Low level moisture is key. If the moisture is located in the mid and upper levels,
much, if not all of the precipitation can evaporate as it falls through the drier lower levels,
leading to a possibly damaging microburst, but not a high rainfall event.
A lot of different tools can be used to assess the heavy rain threat, including
surface observations, soundings from balloons, aircraft reports, satellite imagery, radar,
and a network of 30 automated weather stations operated by the Regional Flood Control
District. This information is used to calibrate model output.
For instability, we look at CAPE, lapse rates and lifted index. People in the
Midwest or South might be surprised by this, but as far as CAPE goes, anything above
1000 j/kg. is enough to get our attention. Any L.I.’s in the negative range can get the job
done. Of course, like elsewhere, none of it gets going if CAP values are too high.
For large scale lift, 500mb to 300mb charts are used to find sources of forcing for
upward motion. For mesoscale lift, forecasters look for convergence zones, remnant
outflow boundaries, thermal gradients and orographic lift. We have something called the
Las Vegas Convergence Zone or LVCZ. It’s created, in part, by differential heating in
the local mountains, which creates a pressure gradient and upslope flow. The flow causes
a valley – mountain solenoid, with rising air on the West side of the valley and
descending air on the East side. This solenoid coupled with a relatively light
Southwesterly to Westerly mean wind flow combine to create the LVCZ. Once morning
inversions are eroded by diurnal heating, the LVCZ can give rise to deep convection and
possibly heavy rain events by destabilizing the air. Storms on the Western and Southern
ends of the valley intensify rapidly in the presence of the LVCZ, while storm
development on the East side of the valley is inhibited by descending air from the LVCZ.
Strong storms on the East side are typically associated with advection, but there are far
fewer storms on the East side compared to the West and South. The LVCZ will migrate
Northeast during the day, guided by the mean wind flow. As it migrates Northeast,
sometimes it’ll be replaced with a secondary convergence zone just Southwest of Las
Vegas. This is primarily generated by gap flow between the Spring Mountains and the
McCollough Range. The LVCZ also provides horizontal vorticity which can be drawn
into convective updrafts, further destabilizing the atmosphere. The head of the Las
Vegas National Weather Service office, Kim Runk, has done extensive research and
written papers on the LVCZ. Among other things, he used output from a RAMS
simulation and drew upon research from several sources (eg. Tyson and Preston-White,
1972; Szoke et. al, 1984; Smolarkiewicz and Rotunno, 1989; Crook et. al., 1990).

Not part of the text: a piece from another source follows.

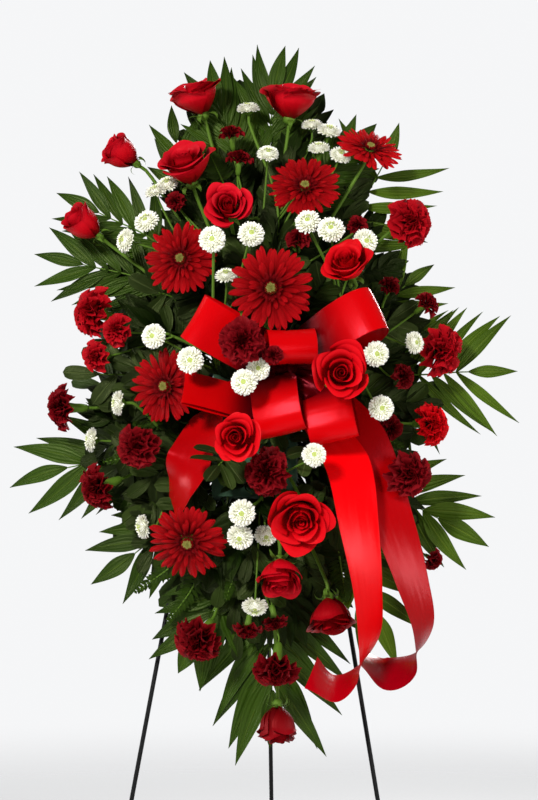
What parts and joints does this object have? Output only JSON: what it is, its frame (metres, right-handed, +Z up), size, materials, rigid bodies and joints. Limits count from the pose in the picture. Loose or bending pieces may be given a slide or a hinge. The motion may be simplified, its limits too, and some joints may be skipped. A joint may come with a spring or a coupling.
{
  "type": "standing funeral spray",
  "caption": "Standing funeral spray of red flowers, white button poms, palm fronds and a satin ribbon bow in wet foam, hung on a folding wire tripod easel.",
  "frame": {"origin": "on the floor, under the middle of the whole object's box", "axes": "+Z up, +Y towards the rear leg, the flowers face -Y, +X to the right as seen from the front"},
  "size_m": [0.7638, 0.6822, 1.5702],
  "materials": {
    "wire": "satin",
    "foam": "matte",
    "tray": "satin",
    "ribbon": "satin",
    "rose": "satin",
    "gerbera": "satin",
    "carnation_dark": "matte",
    "carnation_red": "matte",
    "pom": "matte",
    "palm": "satin",
    "leaf": "satin"
  },
  "bodies": {
    "spray_and_front_frame": {"bow_loops": "ribbon", "bow_streamer_back": "ribbon", "bow_streamer_front": "ribbon", "bow_tail_left": "ribbon", "carnation_bottom_left": "carnation_dark", "carnation_bow_left": "carnation_dark", "carnation_far_left": "carnation_dark", "carnation_far_right": "carnation_red", "carnation_left_low": "carnation_red", "carnation_lower_left": "carnation_dark", "carnation_middle": "carnation_dark", "carnation_right": "carnation_dark", "carnation_right_high": "carnation_red", "carnations_bottom": "carnation_dark", "carnations_left": "carnation_red", "carnations_right_low": "carnation_dark", "easel_hinge_bar": "wire", "easel_leg_left": "wire", "easel_leg_right": "wire", "easel_lower_rail": "wire", "easel_upper_rail": "wire", "foam_block": "foam", "foam_tray": "tray", "gerbera_left": "gerbera", "gerbera_left_high": "gerbera", "gerbera_low_left": "gerbera", "gerbera_middle": "gerbera", "gerbera_top_right": "gerbera", "gerbera_upper_right": "gerbera", "leaves_front": "leaf", "leaves_left": "leaf", "leaves_right": "leaf", "palm_bottom": "palm", "palm_left": "palm", "palm_lower_left": "palm", "palm_lower_right": "palm", "palm_right": "palm", "palm_top": "palm", "poms_left": "pom", "poms_left_high": "pom", "poms_low_middle": "pom", "poms_middle": "pom", "poms_right": "pom", "poms_top": "pom", "rose_bow_left": "rose", "rose_bow_right": "rose", "rose_far_left": "rose", "rose_left_high": "rose", "rose_low_middle": "rose", "rose_nodding_middle": "rose", "rose_nodding_right": "rose", "rose_right_high": "rose", "rose_tip": "rose", "rose_top_left": "rose", "rose_top_right": "rose", "rose_upper_left": "rose", "rose_upper_middle": "rose", "small_carnations_right": "carnation_dark", "small_carnations_top": "carnation_dark"},
    "rear_leg": {"easel_rear_leg": "wire"}
  },
  "joints": [
    {"name": "rear_leg_fold", "type": "hinge", "parent": "spray_and_front_frame", "child": "rear_leg", "pos_m": [-0.01584, 0.00779, 1.3763], "axis": [1, 0, 0], "range_deg": [-20, 0]}
  ]
}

It is also critical to identify moisture surge out of the Gulf of California. One of
the main synoptic patterns during the monsoon is an easterly wave over Central Mexico
combined with a strong thermal low over the Southwest. The easterly wave is an
inverted trough, similar to what we see in the tropics. Many of the disturbances in the
easterlies actually originate out of the Gulf of Mexico and not the Gulf of California, as
was the case in August of 2003 when the remnants of tropical storm Erika made their
way through Brownsville, Texas, through Mexico and eventually North into the
Southwestern United States. It added a significant amount of low level moisture which
was a main ingredient in causing the problems discussed in the beginning of this paper.

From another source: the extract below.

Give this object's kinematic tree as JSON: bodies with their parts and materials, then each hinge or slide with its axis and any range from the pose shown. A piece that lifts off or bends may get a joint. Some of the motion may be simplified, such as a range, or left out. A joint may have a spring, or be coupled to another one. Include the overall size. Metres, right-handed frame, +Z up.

Gulf surges are hard to identify and track due to the low number of observations
coming out of Northwest Mexico and the Gulf of California. Plus, the synoptic scale
environment is fairly weak. One way to track this surge is by looking for pressure
falls and dewpoint rises in cities between Las Vegas and the Gulf. Cities like Yuma,
Arizona, Blythe and Needles, California and Kingman, Arizona. Also, we look at PW
values. In the August, 2003 event, PW values increased in Guaymas, Mexico from 1.41”
to 1.96” due to the surge.
In conclusion, forecasting for mesoscale convective thunderstorms and the rare
heavy rain event in Las Vegas are a challenge with no end. But with further observation
and study, we can get closer to solving the puzzle.